Take the data below and copy exactly the lines starting at the one with "if empty is" and finishing at the one with "for node in", both included.

DATA EXTRACT →
= = = = =

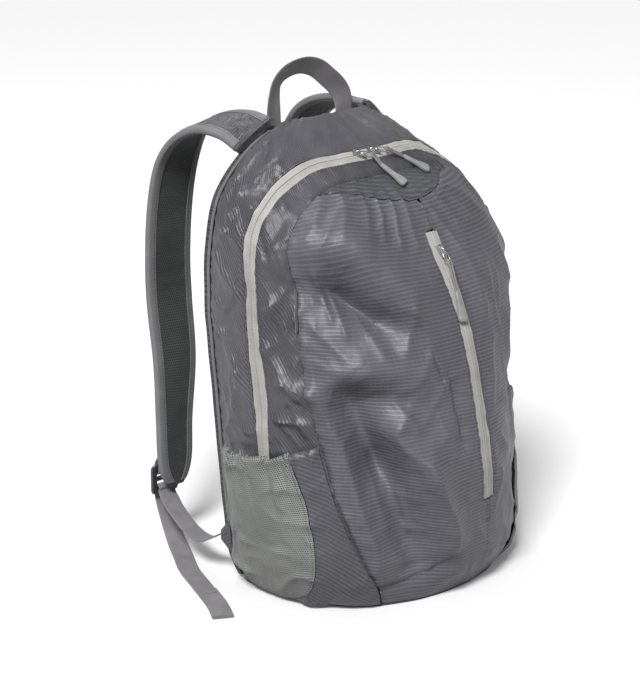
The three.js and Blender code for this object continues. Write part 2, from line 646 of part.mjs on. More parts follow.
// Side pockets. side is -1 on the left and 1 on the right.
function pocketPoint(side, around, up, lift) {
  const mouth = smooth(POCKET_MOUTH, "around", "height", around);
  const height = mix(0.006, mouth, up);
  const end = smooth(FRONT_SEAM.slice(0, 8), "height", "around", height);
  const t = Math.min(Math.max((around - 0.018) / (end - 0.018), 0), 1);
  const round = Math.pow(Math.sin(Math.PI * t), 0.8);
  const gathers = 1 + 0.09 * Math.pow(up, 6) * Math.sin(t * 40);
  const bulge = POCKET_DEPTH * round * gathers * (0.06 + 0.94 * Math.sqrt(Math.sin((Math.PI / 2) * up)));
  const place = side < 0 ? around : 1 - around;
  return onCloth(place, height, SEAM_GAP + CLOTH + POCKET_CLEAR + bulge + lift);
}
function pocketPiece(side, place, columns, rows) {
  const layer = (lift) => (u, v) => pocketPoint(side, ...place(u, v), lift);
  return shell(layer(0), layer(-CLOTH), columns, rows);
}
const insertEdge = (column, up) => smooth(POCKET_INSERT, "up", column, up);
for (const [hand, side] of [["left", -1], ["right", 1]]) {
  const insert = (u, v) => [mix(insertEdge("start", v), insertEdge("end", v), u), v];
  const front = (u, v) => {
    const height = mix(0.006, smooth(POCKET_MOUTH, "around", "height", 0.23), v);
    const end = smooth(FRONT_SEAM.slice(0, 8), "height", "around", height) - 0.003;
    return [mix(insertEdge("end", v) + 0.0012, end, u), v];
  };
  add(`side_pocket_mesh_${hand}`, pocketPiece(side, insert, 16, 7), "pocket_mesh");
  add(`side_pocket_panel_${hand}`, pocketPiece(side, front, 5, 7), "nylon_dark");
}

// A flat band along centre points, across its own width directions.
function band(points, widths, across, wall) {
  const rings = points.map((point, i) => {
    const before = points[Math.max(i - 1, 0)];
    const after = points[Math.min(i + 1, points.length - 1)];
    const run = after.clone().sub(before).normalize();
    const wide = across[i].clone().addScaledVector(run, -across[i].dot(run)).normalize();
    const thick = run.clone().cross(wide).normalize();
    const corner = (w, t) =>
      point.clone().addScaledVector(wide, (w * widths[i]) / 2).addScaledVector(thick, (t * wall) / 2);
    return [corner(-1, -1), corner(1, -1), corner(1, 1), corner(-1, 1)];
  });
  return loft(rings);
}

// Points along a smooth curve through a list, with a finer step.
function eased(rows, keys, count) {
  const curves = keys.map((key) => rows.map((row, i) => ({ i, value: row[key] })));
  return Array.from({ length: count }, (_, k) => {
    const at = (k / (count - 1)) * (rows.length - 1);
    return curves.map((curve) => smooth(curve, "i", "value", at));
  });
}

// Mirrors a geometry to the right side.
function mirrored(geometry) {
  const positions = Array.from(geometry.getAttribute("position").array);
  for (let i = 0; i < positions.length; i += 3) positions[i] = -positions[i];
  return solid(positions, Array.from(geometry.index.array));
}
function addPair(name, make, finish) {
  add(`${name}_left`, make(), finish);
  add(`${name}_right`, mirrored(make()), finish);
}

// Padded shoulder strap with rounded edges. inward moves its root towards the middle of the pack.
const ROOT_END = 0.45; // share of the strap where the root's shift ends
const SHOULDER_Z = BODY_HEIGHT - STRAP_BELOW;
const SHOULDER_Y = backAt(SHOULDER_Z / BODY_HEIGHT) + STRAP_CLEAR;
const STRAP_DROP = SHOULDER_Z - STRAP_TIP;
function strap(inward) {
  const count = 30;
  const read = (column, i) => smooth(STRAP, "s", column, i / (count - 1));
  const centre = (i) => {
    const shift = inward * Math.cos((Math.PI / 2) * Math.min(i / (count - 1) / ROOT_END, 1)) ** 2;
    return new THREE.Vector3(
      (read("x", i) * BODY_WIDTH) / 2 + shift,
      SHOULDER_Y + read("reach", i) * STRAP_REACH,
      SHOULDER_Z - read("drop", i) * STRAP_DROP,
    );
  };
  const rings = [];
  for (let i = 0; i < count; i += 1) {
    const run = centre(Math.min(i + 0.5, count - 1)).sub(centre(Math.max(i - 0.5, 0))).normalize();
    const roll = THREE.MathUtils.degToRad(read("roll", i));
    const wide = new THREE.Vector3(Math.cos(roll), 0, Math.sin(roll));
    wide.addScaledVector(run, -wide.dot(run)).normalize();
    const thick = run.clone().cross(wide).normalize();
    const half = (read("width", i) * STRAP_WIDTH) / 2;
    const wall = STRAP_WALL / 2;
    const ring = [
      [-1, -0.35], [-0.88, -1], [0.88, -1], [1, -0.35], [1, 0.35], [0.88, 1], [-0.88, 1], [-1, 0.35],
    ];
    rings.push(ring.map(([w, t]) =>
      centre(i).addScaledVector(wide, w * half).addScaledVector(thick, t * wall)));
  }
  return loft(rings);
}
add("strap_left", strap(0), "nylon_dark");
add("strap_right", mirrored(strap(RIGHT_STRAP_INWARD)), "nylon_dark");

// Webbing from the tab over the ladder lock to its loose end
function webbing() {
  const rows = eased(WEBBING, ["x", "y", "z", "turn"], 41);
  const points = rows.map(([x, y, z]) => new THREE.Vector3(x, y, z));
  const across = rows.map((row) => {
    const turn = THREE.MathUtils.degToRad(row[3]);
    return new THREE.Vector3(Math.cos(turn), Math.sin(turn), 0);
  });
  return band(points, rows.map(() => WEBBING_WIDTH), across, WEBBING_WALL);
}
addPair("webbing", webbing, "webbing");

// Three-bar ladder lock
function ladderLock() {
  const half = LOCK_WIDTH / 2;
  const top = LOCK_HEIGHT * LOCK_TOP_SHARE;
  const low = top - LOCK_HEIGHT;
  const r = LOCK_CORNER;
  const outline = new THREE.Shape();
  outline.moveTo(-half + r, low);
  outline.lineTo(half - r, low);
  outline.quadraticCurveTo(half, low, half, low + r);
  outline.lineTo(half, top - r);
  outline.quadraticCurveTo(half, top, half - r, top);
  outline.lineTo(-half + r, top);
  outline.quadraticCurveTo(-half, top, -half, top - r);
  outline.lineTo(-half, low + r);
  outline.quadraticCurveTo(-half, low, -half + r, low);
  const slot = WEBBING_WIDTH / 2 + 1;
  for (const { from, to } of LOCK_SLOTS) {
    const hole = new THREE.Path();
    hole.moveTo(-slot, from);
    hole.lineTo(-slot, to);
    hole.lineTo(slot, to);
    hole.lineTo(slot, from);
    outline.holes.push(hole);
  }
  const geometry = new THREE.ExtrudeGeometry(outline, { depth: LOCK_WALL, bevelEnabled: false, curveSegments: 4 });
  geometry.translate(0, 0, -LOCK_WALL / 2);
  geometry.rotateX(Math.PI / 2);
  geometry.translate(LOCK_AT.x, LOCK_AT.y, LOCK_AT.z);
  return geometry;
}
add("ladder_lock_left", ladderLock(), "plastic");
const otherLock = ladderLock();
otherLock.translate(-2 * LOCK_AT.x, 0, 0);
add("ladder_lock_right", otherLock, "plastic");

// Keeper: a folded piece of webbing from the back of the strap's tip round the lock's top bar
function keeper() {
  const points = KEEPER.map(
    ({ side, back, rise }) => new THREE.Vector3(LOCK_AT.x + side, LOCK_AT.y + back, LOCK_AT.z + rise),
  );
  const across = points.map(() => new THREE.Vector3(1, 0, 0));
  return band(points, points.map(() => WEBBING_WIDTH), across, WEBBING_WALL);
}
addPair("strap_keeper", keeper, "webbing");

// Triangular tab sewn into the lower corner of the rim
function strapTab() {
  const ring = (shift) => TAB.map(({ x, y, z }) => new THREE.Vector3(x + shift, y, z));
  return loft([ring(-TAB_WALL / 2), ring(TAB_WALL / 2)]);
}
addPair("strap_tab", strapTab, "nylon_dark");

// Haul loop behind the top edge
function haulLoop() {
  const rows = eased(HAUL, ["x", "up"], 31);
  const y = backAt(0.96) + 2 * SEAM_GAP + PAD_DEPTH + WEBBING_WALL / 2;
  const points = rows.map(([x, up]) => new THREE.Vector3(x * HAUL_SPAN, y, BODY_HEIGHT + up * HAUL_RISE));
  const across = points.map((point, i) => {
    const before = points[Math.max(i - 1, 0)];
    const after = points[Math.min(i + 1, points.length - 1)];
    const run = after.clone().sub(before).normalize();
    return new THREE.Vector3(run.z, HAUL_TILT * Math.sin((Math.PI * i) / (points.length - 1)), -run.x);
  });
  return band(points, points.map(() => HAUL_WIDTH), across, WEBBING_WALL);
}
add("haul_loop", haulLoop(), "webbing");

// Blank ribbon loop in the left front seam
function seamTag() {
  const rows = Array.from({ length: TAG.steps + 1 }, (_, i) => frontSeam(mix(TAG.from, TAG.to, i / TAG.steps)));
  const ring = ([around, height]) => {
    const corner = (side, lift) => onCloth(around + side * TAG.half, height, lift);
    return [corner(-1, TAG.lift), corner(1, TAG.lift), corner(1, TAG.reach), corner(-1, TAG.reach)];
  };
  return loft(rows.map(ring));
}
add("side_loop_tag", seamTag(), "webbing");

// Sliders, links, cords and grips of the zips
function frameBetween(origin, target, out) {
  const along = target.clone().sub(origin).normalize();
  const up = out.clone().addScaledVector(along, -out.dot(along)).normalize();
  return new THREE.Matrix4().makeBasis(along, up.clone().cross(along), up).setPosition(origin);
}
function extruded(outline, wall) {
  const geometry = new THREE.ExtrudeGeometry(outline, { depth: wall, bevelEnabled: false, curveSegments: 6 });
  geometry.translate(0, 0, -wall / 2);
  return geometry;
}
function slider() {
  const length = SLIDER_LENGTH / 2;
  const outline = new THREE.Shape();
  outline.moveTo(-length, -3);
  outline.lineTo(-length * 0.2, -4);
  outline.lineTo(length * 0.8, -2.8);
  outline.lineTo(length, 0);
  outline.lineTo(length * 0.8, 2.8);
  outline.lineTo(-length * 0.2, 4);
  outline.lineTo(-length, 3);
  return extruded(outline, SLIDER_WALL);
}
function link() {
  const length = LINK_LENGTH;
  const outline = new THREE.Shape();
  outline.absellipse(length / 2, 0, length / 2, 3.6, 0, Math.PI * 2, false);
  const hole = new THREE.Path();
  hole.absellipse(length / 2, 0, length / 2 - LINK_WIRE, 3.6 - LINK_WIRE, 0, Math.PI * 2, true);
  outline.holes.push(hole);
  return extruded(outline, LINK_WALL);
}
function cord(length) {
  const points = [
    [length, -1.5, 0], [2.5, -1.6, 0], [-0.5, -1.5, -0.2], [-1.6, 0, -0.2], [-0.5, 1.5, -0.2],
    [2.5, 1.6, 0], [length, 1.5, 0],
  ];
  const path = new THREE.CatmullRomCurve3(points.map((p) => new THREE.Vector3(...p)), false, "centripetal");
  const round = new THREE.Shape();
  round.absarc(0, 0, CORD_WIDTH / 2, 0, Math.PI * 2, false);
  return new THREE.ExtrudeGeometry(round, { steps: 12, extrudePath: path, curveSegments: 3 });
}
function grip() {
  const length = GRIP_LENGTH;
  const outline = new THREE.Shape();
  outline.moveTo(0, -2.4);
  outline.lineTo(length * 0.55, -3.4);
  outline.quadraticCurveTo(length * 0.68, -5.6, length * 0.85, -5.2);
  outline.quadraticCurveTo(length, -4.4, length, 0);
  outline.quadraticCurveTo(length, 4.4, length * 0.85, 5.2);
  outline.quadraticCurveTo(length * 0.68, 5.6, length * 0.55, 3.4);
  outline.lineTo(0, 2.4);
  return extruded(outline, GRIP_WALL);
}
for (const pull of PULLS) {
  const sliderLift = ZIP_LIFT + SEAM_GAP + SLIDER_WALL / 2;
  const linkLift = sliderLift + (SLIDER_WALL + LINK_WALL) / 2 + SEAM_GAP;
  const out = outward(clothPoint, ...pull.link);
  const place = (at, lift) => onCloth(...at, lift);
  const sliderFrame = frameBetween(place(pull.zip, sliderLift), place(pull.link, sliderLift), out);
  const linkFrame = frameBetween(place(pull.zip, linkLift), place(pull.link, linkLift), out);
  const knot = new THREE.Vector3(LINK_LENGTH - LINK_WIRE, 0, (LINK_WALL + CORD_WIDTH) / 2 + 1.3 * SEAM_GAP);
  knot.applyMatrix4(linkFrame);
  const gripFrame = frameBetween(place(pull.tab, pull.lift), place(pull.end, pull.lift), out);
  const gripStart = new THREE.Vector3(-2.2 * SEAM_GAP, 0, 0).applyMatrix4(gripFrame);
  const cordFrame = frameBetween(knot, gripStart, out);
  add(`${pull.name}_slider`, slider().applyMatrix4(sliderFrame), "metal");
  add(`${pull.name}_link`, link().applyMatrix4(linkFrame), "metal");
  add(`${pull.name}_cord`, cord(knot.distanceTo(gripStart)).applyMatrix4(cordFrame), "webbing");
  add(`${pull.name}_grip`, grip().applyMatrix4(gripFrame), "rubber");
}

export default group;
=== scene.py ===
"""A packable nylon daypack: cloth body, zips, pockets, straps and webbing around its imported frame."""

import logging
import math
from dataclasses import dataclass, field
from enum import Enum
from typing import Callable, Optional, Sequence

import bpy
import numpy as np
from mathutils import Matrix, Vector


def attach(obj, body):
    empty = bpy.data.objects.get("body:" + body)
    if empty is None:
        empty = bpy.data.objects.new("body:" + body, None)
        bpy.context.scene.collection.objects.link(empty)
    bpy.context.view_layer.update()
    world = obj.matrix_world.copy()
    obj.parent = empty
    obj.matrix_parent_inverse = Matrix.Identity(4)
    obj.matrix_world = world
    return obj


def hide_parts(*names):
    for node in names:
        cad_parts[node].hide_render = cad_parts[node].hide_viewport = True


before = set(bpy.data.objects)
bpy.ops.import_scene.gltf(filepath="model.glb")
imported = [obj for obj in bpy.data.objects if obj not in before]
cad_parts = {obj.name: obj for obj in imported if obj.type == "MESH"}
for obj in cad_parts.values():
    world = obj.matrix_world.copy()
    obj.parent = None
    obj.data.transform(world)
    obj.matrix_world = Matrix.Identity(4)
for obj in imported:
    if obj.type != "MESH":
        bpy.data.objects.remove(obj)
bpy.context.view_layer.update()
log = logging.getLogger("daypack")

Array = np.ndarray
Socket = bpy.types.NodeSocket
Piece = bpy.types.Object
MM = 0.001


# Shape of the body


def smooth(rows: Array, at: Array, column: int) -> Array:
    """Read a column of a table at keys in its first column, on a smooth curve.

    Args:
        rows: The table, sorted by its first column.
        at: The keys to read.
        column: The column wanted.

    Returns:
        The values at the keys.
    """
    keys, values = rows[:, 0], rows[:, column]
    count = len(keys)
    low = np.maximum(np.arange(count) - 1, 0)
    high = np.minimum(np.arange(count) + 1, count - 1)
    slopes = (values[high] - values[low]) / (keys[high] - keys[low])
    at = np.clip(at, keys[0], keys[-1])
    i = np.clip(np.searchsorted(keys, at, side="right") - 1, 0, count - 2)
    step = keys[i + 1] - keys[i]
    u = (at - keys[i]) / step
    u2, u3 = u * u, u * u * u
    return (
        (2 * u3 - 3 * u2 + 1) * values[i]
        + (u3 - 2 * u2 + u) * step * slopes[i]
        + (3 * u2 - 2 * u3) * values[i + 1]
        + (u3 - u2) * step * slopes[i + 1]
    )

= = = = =

ANSWER IN FULL →
    if empty is None:
        empty = bpy.data.objects.new("body:" + body, None)
        bpy.context.scene.collection.objects.link(empty)
    bpy.context.view_layer.update()
    world = obj.matrix_world.copy()
    obj.parent = empty
    obj.matrix_parent_inverse = Matrix.Identity(4)
    obj.matrix_world = world
    return obj


def hide_parts(*names):
    for node in names:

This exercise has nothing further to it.